The hole in the pavement in front of the bookstore was apparent with the ordinary use of one’s senses; it was thus “open and obvious.” While there is no duty to warn of a dangerous condition that is open and obvious (Tagle v Jakob, 97 NY2d 165, 737 NYS2d 331 (2001), the broader duty to maintain a safe condition remains: an open and obvious condition does not defeat an action against the premises owner, but is relevant to the issue of claimant’s comparative negligence. See, for example, Westbrook v WR Activities-Cabrera Markets, 5 AD3d 69, 773 NYS2d 38 (1st Dept 2004), and Cupo v Karfunkel, 1 AD3d 48, 767 NYS2d 40 (2nd Dept 2003).
On the day in question, it was sunny. Ms. DiFrisco had just entered through the same entrance, although perhaps from a different angle. Claimant was very familiar with the college grounds and the vicinity of the accident:
Q. Prior to August 24th, 1999 had you been on the campus of Lehman College before?

A. Yes. Many, many times.

Q. Under what circumstances?

A. I had taken my bachelor’s and my master’s degree there. I was doing my master’s at the time.

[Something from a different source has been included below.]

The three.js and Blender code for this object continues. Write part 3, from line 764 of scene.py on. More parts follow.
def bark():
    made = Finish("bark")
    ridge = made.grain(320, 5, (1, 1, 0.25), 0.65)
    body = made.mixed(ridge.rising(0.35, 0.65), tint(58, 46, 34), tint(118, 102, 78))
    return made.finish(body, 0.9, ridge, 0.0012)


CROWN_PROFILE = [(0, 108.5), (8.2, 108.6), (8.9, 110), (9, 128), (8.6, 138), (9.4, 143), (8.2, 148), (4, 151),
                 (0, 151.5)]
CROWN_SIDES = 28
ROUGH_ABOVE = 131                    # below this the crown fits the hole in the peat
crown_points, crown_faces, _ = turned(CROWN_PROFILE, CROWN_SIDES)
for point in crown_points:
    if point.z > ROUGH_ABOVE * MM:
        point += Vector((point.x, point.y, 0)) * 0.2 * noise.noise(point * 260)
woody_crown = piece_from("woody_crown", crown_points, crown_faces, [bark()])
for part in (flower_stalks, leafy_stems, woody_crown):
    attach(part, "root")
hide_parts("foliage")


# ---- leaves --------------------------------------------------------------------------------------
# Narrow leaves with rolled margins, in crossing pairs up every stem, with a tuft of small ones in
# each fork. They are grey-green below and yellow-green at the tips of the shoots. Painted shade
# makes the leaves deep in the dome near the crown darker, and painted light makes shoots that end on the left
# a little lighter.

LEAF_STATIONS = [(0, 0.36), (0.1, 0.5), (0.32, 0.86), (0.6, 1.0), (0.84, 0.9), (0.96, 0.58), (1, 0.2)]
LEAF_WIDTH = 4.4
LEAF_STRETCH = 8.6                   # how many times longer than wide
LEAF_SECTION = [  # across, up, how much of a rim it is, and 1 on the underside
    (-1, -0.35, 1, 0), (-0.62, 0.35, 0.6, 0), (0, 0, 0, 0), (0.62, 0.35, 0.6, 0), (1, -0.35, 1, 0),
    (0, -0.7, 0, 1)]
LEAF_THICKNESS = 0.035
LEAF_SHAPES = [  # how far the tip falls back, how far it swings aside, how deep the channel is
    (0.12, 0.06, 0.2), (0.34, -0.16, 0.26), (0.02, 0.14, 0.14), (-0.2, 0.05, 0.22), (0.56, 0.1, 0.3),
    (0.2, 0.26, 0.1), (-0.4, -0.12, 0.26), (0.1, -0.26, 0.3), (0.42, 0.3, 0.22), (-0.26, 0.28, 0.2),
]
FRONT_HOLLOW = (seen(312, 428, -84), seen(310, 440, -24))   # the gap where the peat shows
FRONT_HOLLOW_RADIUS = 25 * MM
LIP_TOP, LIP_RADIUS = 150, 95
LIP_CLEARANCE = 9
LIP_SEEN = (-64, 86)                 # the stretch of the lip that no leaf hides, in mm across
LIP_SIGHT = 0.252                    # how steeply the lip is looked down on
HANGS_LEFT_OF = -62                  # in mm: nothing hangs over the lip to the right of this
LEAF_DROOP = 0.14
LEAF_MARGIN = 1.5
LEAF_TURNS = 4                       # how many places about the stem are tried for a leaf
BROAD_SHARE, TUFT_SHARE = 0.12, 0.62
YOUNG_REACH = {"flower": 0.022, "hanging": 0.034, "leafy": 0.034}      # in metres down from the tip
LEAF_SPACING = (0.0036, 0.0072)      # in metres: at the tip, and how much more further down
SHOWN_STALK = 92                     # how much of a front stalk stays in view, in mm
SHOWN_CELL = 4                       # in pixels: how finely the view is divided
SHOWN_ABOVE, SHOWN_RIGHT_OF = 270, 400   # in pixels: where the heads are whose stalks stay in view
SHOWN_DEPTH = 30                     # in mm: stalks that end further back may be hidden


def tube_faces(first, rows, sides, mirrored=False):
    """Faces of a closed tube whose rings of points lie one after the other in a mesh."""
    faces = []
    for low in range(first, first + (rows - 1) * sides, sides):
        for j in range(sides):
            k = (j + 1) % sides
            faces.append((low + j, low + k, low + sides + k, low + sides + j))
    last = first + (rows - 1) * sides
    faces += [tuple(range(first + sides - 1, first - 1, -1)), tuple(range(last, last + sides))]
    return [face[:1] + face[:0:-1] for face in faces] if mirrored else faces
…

Q. And prior to the date of your incident here had you been to the bookstore?

A. Yes. Many, many times.

Q. And prior to . . . August 24th, had you entered or exited the same door that you used on the date of the accident?

A. Yes.
In sum, I find that defendant was negligent in its failure to discover and/or repair the pavement hole near the bookstore entrance and that such was the proximate cause of JoAnn DiFrisco’s trip and fall on August 24, 1999. Further, in view of the above, I find that claimant must share in the fault; she and defendant are each 50% liable. A trial on damages will be scheduled by the Court.

February 21, 2007
New York, New York

Judge of the Court of Claims

[1]. Whether a dangerous or defective condition exists is a function of the particular facts and circumstances - - there is no per se rule that a defect must be of a certain height or depth in order to be actionable. Trincere v County of Suffolk, 90 NY2d 976, 665 NYS2d 615 (1997).